═════ Data lines

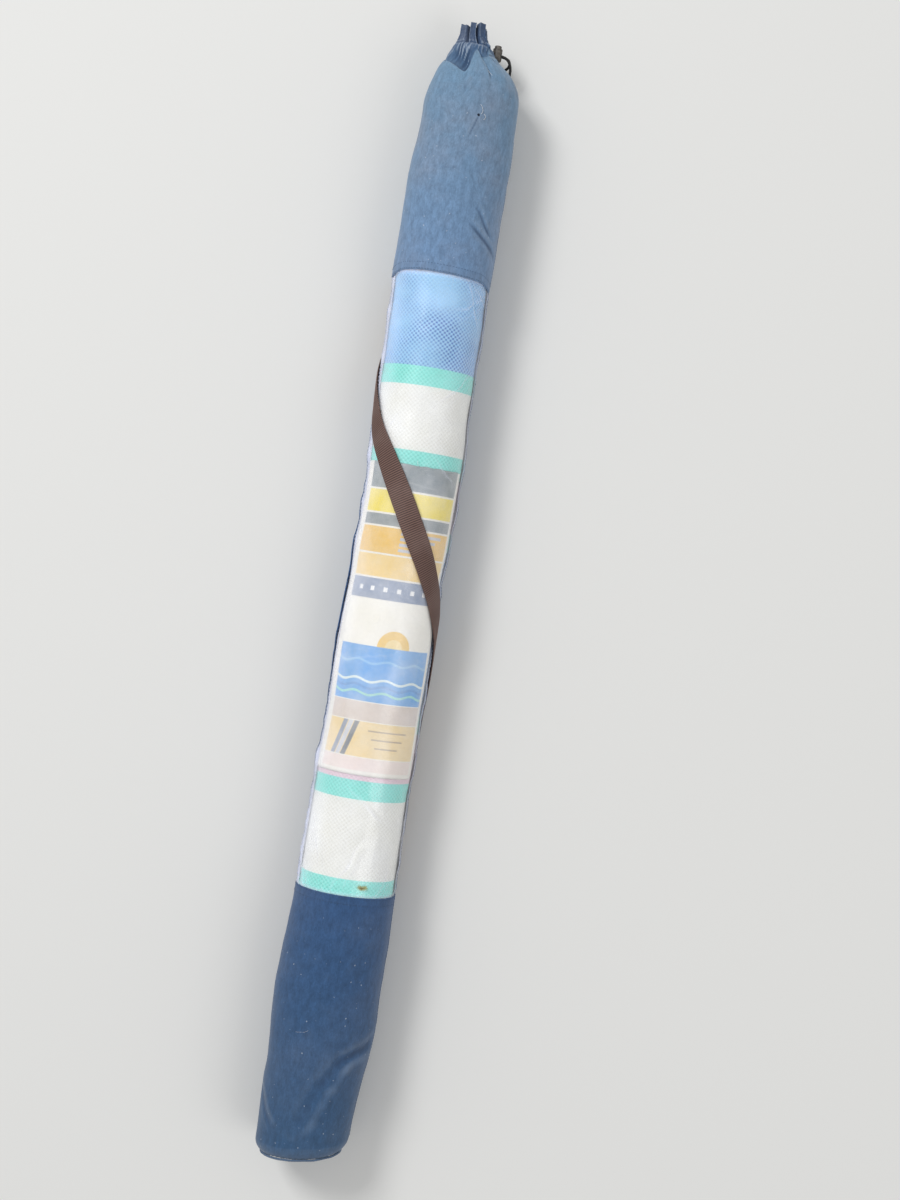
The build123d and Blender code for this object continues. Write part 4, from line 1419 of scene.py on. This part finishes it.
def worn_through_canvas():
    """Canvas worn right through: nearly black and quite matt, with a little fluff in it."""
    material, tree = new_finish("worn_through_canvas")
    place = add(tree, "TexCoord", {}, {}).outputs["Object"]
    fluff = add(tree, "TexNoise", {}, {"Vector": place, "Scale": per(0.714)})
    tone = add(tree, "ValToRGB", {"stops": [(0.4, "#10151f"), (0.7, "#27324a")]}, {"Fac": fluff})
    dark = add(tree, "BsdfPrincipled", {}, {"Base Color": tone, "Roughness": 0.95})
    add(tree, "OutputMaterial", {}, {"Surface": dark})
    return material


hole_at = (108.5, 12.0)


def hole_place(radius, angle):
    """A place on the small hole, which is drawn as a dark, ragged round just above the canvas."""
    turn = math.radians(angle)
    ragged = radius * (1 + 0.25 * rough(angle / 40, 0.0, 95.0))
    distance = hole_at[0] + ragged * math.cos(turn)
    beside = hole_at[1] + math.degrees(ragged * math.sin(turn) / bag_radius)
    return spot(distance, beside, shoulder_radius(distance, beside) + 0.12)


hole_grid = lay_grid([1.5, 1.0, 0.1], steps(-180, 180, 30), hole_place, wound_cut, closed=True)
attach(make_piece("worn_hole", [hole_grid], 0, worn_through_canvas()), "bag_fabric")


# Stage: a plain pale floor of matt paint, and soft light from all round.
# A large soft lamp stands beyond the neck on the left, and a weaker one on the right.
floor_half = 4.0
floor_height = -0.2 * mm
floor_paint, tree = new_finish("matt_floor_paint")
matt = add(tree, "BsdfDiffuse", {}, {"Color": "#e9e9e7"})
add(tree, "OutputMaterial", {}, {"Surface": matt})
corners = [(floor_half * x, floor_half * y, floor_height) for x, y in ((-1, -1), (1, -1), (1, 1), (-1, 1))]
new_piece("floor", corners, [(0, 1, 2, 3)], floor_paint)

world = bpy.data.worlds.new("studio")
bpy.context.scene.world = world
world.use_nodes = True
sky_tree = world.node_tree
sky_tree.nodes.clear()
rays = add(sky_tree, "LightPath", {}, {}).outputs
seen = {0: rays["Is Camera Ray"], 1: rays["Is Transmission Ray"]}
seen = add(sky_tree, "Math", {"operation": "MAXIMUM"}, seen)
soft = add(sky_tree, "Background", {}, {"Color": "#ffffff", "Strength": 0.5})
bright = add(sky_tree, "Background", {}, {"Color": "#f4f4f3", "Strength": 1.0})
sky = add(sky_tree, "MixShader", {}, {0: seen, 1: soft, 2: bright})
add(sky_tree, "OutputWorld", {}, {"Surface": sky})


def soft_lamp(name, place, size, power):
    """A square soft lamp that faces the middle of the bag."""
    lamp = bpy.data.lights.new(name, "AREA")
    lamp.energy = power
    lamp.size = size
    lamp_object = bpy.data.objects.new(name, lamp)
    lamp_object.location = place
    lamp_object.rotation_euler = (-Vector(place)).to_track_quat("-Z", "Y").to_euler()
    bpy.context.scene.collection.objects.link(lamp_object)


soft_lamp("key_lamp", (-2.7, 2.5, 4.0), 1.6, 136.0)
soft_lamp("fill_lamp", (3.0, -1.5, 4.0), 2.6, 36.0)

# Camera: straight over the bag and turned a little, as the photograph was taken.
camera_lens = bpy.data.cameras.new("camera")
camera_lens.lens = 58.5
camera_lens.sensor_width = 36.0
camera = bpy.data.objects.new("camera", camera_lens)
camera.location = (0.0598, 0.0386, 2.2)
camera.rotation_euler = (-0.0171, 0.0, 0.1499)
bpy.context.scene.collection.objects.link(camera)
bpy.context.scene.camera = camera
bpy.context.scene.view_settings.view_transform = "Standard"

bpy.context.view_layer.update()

══════════

Given instruction:
Go through the listing and copy all of it exactly.

Answer to this problem:
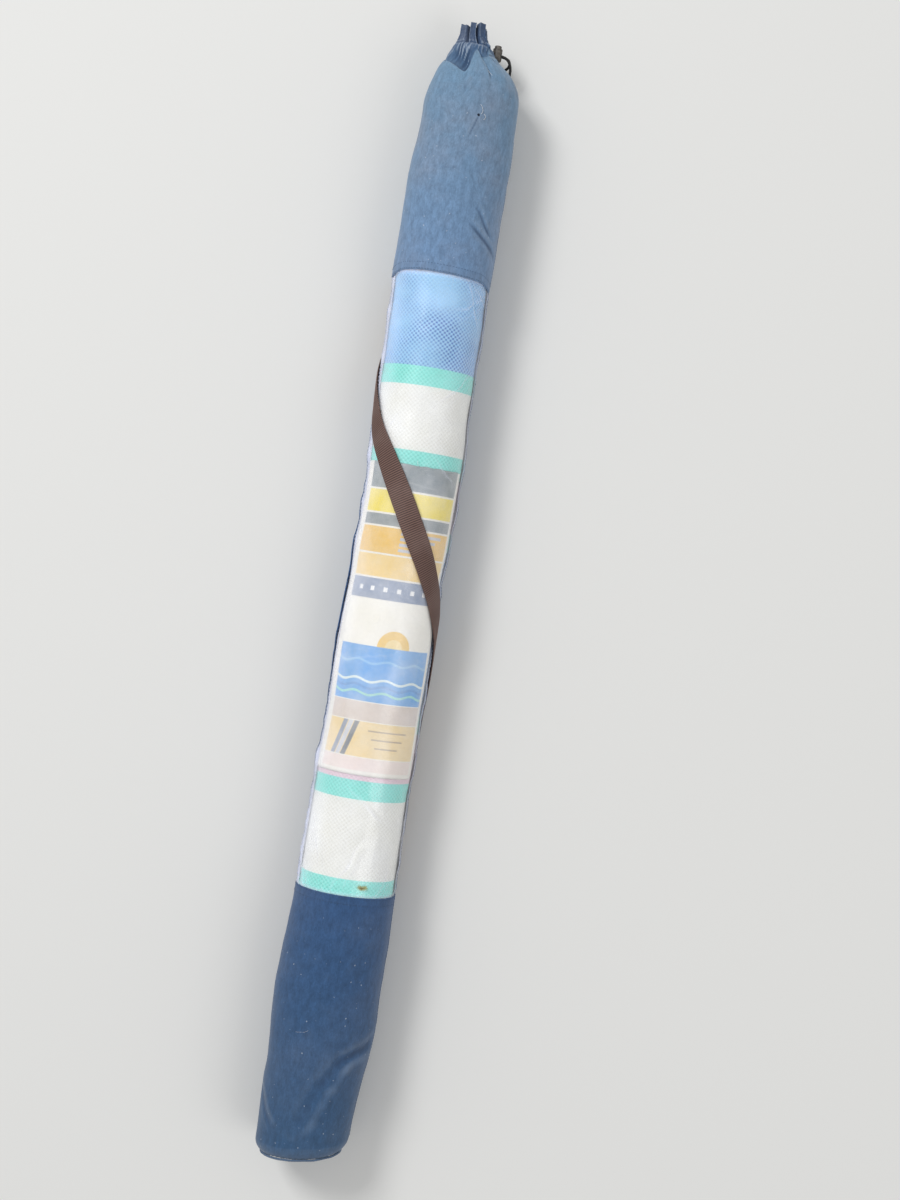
The build123d and Blender code for this object continues. Write part 4, from line 1419 of scene.py on. This part finishes it.
def worn_through_canvas():
    """Canvas worn right through: nearly black and quite matt, with a little fluff in it."""
    material, tree = new_finish("worn_through_canvas")
    place = add(tree, "TexCoord", {}, {}).outputs["Object"]
    fluff = add(tree, "TexNoise", {}, {"Vector": place, "Scale": per(0.714)})
    tone = add(tree, "ValToRGB", {"stops": [(0.4, "#10151f"), (0.7, "#27324a")]}, {"Fac": fluff})
    dark = add(tree, "BsdfPrincipled", {}, {"Base Color": tone, "Roughness": 0.95})
    add(tree, "OutputMaterial", {}, {"Surface": dark})
    return material


hole_at = (108.5, 12.0)


def hole_place(radius, angle):
    """A place on the small hole, which is drawn as a dark, ragged round just above the canvas."""
    turn = math.radians(angle)
    ragged = radius * (1 + 0.25 * rough(angle / 40, 0.0, 95.0))
    distance = hole_at[0] + ragged * math.cos(turn)
    beside = hole_at[1] + math.degrees(ragged * math.sin(turn) / bag_radius)
    return spot(distance, beside, shoulder_radius(distance, beside) + 0.12)


hole_grid = lay_grid([1.5, 1.0, 0.1], steps(-180, 180, 30), hole_place, wound_cut, closed=True)
attach(make_piece("worn_hole", [hole_grid], 0, worn_through_canvas()), "bag_fabric")


# Stage: a plain pale floor of matt paint, and soft light from all round.
# A large soft lamp stands beyond the neck on the left, and a weaker one on the right.
floor_half = 4.0
floor_height = -0.2 * mm
floor_paint, tree = new_finish("matt_floor_paint")
matt = add(tree, "BsdfDiffuse", {}, {"Color": "#e9e9e7"})
add(tree, "OutputMaterial", {}, {"Surface": matt})
corners = [(floor_half * x, floor_half * y, floor_height) for x, y in ((-1, -1), (1, -1), (1, 1), (-1, 1))]
new_piece("floor", corners, [(0, 1, 2, 3)], floor_paint)

world = bpy.data.worlds.new("studio")
bpy.context.scene.world = world
world.use_nodes = True
sky_tree = world.node_tree
sky_tree.nodes.clear()
rays = add(sky_tree, "LightPath", {}, {}).outputs
seen = {0: rays["Is Camera Ray"], 1: rays["Is Transmission Ray"]}
seen = add(sky_tree, "Math", {"operation": "MAXIMUM"}, seen)
soft = add(sky_tree, "Background", {}, {"Color": "#ffffff", "Strength": 0.5})
bright = add(sky_tree, "Background", {}, {"Color": "#f4f4f3", "Strength": 1.0})
sky = add(sky_tree, "MixShader", {}, {0: seen, 1: soft, 2: bright})
add(sky_tree, "OutputWorld", {}, {"Surface": sky})


def soft_lamp(name, place, size, power):
    """A square soft lamp that faces the middle of the bag."""
    lamp = bpy.data.lights.new(name, "AREA")
    lamp.energy = power
    lamp.size = size
    lamp_object = bpy.data.objects.new(name, lamp)
    lamp_object.location = place
    lamp_object.rotation_euler = (-Vector(place)).to_track_quat("-Z", "Y").to_euler()
    bpy.context.scene.collection.objects.link(lamp_object)


soft_lamp("key_lamp", (-2.7, 2.5, 4.0), 1.6, 136.0)
soft_lamp("fill_lamp", (3.0, -1.5, 4.0), 2.6, 36.0)

# Camera: straight over the bag and turned a little, as the photograph was taken.
camera_lens = bpy.data.cameras.new("camera")
camera_lens.lens = 58.5
camera_lens.sensor_width = 36.0
camera = bpy.data.objects.new("camera", camera_lens)
camera.location = (0.0598, 0.0386, 2.2)
camera.rotation_euler = (-0.0171, 0.0, 0.1499)
bpy.context.scene.collection.objects.link(camera)
bpy.context.scene.camera = camera
bpy.context.scene.view_settings.view_transform = "Standard"

bpy.context.view_layer.update()